Selling a company can be a rather long, drawn-out, and costly option. However, it is usually cheaper than litigation, and would allow everyone to move on as quickly as possible with their share of the sale proceeds in the bank.
5. Take court action
Taking court action against another shareholder should be the absolute last resort. It is expensive, time consuming, and incredibly stressful for everyone.
Additionally, litigation will likely cause irreparable damage to the relationship and further harm to the business. However, this may be the only option left if all previous attempts at negotiation and mediation have failed.
Should you reach this point, you must seek professional legal advice immediately. Your solicitor can talk you through your options and rights before taking this step.
Whilst shareholder disputes are common and expected in most companies, even the most trivial of disagreements can quickly get out of hand. This is why it is so important to create a properly drafted shareholders’ agreement as soon as you set up a company.
By doing so, you are protecting everyone’s interests, ensuring that all members are aware of their rights and responsibilities, and setting out clear procedures for dealing with any shareholder disputes that may occur in the future.
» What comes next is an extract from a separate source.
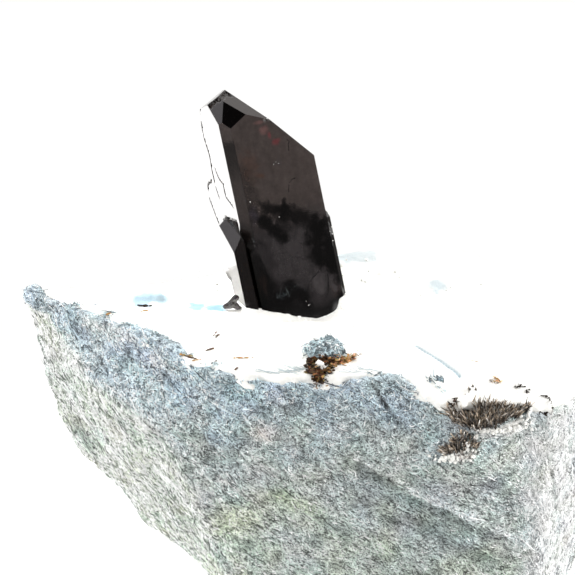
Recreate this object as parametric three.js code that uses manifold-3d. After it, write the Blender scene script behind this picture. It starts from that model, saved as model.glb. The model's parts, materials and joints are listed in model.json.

Sometimes, however, you can find yourself in a situation where you are unable to resolve matters amicably. In such instances, you may have to consider professional mediation, buying out the aggrieved member’s shareholdings, selling the company, or going to court.
Whichever route you choose, reaching a positive outcome will require careful consideration and expertise. Therefore, we would urge you to consult a solicitor as soon as possible.